#### ROWS ####

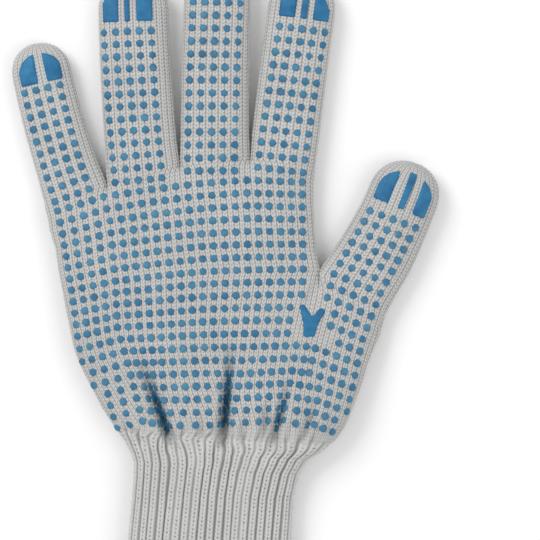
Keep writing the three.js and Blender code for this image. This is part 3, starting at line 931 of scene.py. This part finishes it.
# Between them and the thumb: first row, height of row 14, and place across by row
SHORT_COLUMNS = [
    (14, 97.6, [14, 16, 18, 20], [36.4, 34.6, 33.0, 32.2]),
    (17, 97.0, [17, 18, 20], [37.7, 37.0, 36.5]),
]
# In the gathers: first place, step and number
GATHER_DOTS = [(0.42, 0.033, 11), (0.38, 0.035, 11), (0.36, 0.065, 5)]

# Dots on the thumb and below it: columns 24 to 28 and rows 2 to 20
THUMB_COLUMNS = [24, 28]
THUMB_ROWS = [2, 8, 12, 14, 16, 20]
THUMB_GUIDE = [
    [(62.0, 151.6), (80.0, 144.8)],
    [(47.6, 126.4), (66.0, 118.8)],
    [(42.0, 107.6), (58.8, 100.4)],
    [(40.0, 96.8), (56.8, 90.8)],
    [(37.6, 87.2), (54.8, 81.2)],
    [(36.0, 68.0), (50.4, 62.0)],
]


def along_guide(guide, guide_rows, row):
    """The guide points of one row, between the rows of the table."""
    table = np.array(guide, dtype=float)
    return np.stack([[np.interp(row, guide_rows, table[:, c, k]) for k in range(2)]
                     for c in range(table.shape[1])])


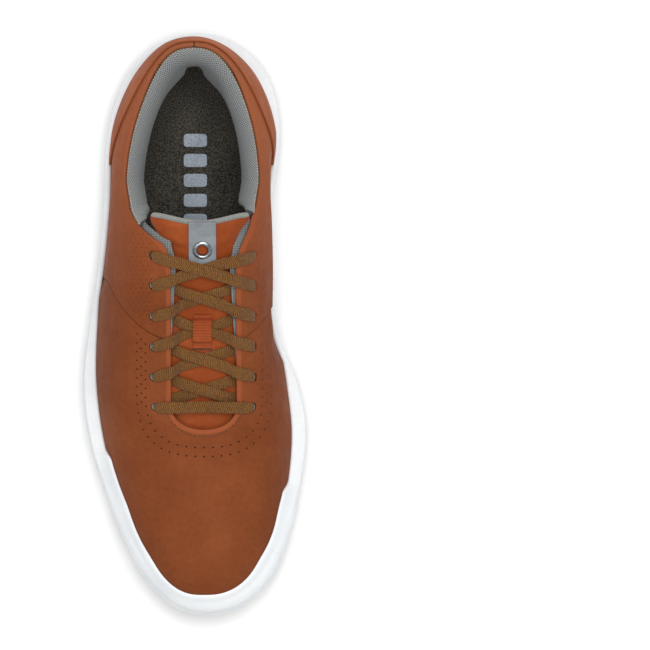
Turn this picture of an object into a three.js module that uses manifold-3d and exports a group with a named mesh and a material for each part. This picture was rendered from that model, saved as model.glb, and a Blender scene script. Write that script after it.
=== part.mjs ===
// Right golf shoe: lace-up leather upper with a padded collar on a white cup sole.
// Millimetres. +X is the inner (medial) side, +Y the heel, -Y the toe, +Z up; z = 0 is the ground.
import * as THREE from 'three';
import { LoftGeometry } from 'three/addons/geometries/LoftGeometry.js';
import { mergeVertices } from 'three/addons/utils/BufferGeometryUtils.js';
import Module from 'manifold-3d';

// ---- Driving dimensions ----

// Outlines in plan, from the back of the heel down the outer side, round the toe and back.
const SOLE_OUTLINE = [
  [2, 150], [-18, 145], [-33, 131], [-42, 112], [-46, 90], [-47, 62], [-50, 30],
  [-54, 4], [-57.5, -30], [-54.5, -58], [-47, -84], [-38, -108], [-26, -131], [-10, -146],
  [6, -150], [24, -146], [39, -133], [48, -112], [54, -86], [57.5, -54], [53, -30],
  [43.5, -6], [40, 30], [40, 64], [44, 94], [42, 116], [34, 134], [20, 145.5],
];
const UPPER_OUTLINE = [
  [0, 147], [-15, 143.5], [-28, 131], [-38, 112], [-43, 92], [-45.5, 64], [-47.5, 36],
  [-50, 4], [-51, -28], [-47.5, -58], [-41, -84], [-33, -108], [-21.5, -129], [-8, -140.5],
  [5, -143.5], [20, -140], [34, -128], [43.5, -108], [48, -84], [50, -56], [47.5, -32],
  [44, -8], [43, 30], [42.5, 64], [41.5, 94], [37, 114], [28, 131], [14, 143],
];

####

* THE TASK *
In the records above, how many lines hold the string "manifold"? Reply with only the number.

* TASK RESPONSE *
2